The issue was whether this would attract IPC Section 171B, which deals with bribery and IPC Section 171C, which deals with undue influence.
The speech, as translated said that the voters of Tamil Nadu couldn’t be swayed by these tactics and couldn’t be corrupted; therefore, if the opponent offered money as a bargain for votes, do not hesitate and accept it, but still, exercise their legal rights freely as the people of Tamil Nadu could not be bought.
The Court said that the respondent in the speech never advised to demand and receive a bribe. The offending speech wasn’t so offending and it had no trace of mandate or imposition of restraint on the voters to refrain from doing what they wished to do. The said sections of IPC were not applicable and the respondent was thereby not guilty of any offense and the case was dismissed.

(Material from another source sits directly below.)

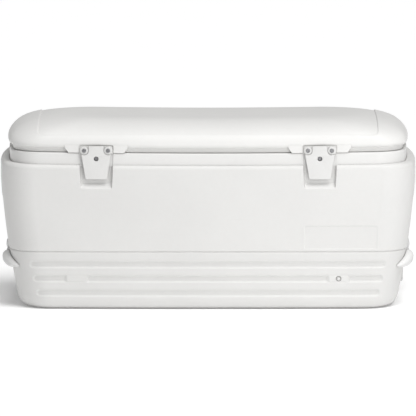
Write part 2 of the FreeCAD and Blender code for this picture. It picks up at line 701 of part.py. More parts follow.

It is evident that these age-old punishments have become mostly redundant and not that strict to avoid happening of the offenses. Every participating candidate in elections participates intending to win and sees themselves as the most viable option. To work towards this goal, they may adopt unfair means and tamper with the fair mechanism of carrying out elections. Offences relating to elections need to be taken seriously and the punishment revised to ensure a fair election procedure. Recommendations by the fifth law commission need to be considered and changes made accordingly.